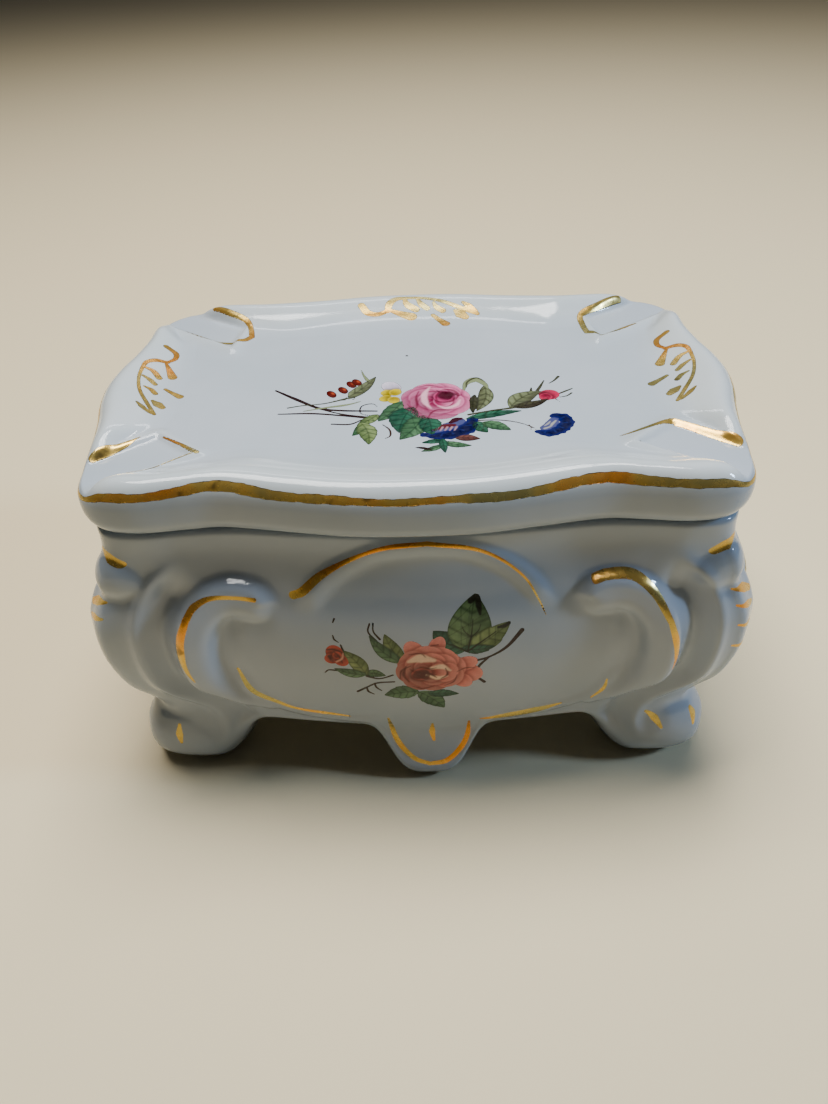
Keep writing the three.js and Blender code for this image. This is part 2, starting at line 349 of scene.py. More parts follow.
def corner_weight(plan):
    """1 on the corner of each foot, 0 away from it."""
    azimuth = np.degrees(np.arctan2(np.abs(plan[..., 1]), np.abs(plan[..., 0])))
    return bell(azimuth - CORNER_AZIMUTH, CORNER_SPREAD)


def lower_edge(plan):
    """Height of the wall's lower edge: the arched apron, down to the feet and the pendants."""
    x, y = np.abs(plan[..., 0]), np.abs(plan[..., 1])
    foot = smoothstep(30, 43.6, x) * smoothstep(12, 25, y)
    pendant = bell(from_panel(plan), PENDANT_HALF_WIDTH, 4.2) * (y > 20)
    return APRON_EDGE * (1 - foot) - (APRON_EDGE - PENDANT_TIP) * pendant


def wall_plan(t, z):
    """The plain outer wall: t is one parameter per column, z has one row of heights per column."""
    neck = outline_at(NECK_POINTS, t)[:, None]
    bulge = outline_at(BULGE_POINTS, t)[:, None]
    foot, corner = foot_weight(bulge), corner_weight(bulge)
    swell = knot_curve(FACE_SWELL, z) * (1 - foot) + knot_curve(FOOT_SWELL, z) * (foot - foot * corner)
    swell = swell + knot_curve(CORNER_SWELL, z) * foot * corner
    x, y = np.abs(bulge[..., 0]), np.abs(bulge[..., 1])
    beside_foot = smoothstep(8, 20, y) * smoothstep(50, 57, x) * (1 - corner)
    swell = swell - NOTCH_DEPTH * beside_foot * bell(z - NOTCH_HEIGHT, 4.5)
    plan = neck + (bulge - neck) * swell[..., None]
    on_pendant = bell(from_panel(bulge), 9, 4) * (y > 20)
    flare = PENDANT_FLARE * on_pendant * np.clip(1 - z / APRON_EDGE, 0, 1)
    plan[..., 1] += np.sign(plan[..., 1]) * flare
    return plan


def grid_normals(grid):
    """Unit normals of a closed turn of columns of points, by central differences."""
    across = np.roll(grid, -1, 0) - np.roll(grid, 1, 0)
    return unit(np.cross(across, np.gradient(grid, axis=1)))


def quarter_round(radius, degrees):
    """Offsets in from a wall and back from its end, at angles round its rounded edge."""
    angles = np.radians(degrees)
    return [(radius * (1 - math.cos(angle)), radius * (1 - math.sin(angle))) for angle in angles]


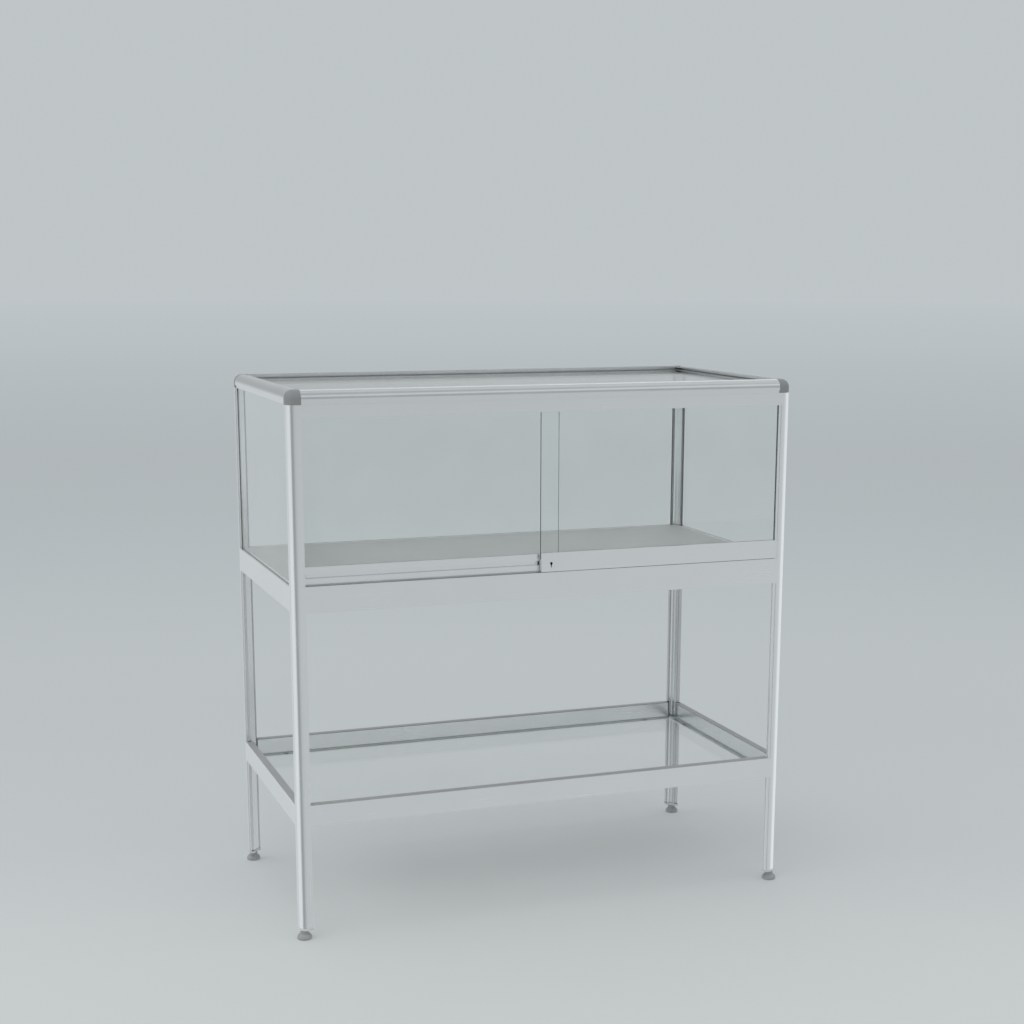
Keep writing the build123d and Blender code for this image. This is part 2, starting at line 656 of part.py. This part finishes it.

================

**YOUR GOAL:** Extract the first line above and each line after it up to and including the one with "return APRON_EDGE *", please, exactly and with nothing else.

**ANSWER TO THIS PROBLEM:**
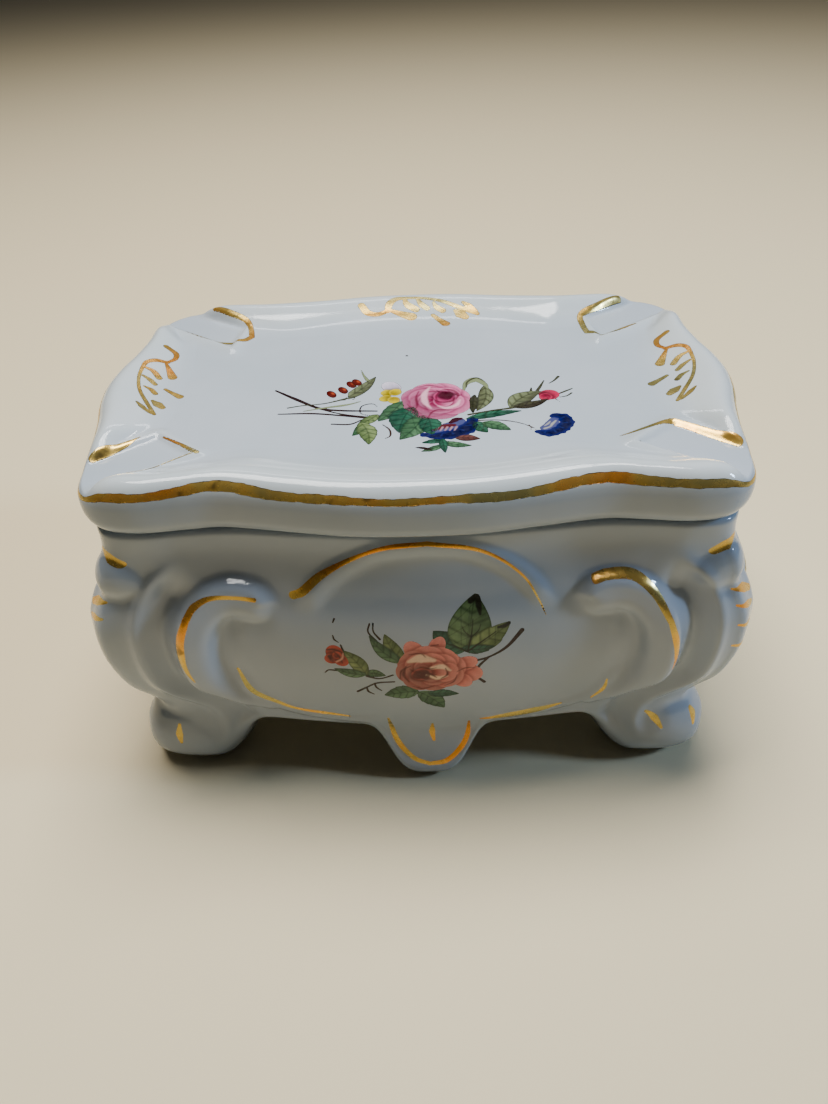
Keep writing the three.js and Blender code for this image. This is part 2, starting at line 349 of scene.py. More parts follow.
def corner_weight(plan):
    """1 on the corner of each foot, 0 away from it."""
    azimuth = np.degrees(np.arctan2(np.abs(plan[..., 1]), np.abs(plan[..., 0])))
    return bell(azimuth - CORNER_AZIMUTH, CORNER_SPREAD)


def lower_edge(plan):
    """Height of the wall's lower edge: the arched apron, down to the feet and the pendants."""
    x, y = np.abs(plan[..., 0]), np.abs(plan[..., 1])
    foot = smoothstep(30, 43.6, x) * smoothstep(12, 25, y)
    pendant = bell(from_panel(plan), PENDANT_HALF_WIDTH, 4.2) * (y > 20)
    return APRON_EDGE * (1 - foot) - (APRON_EDGE - PENDANT_TIP) * pendant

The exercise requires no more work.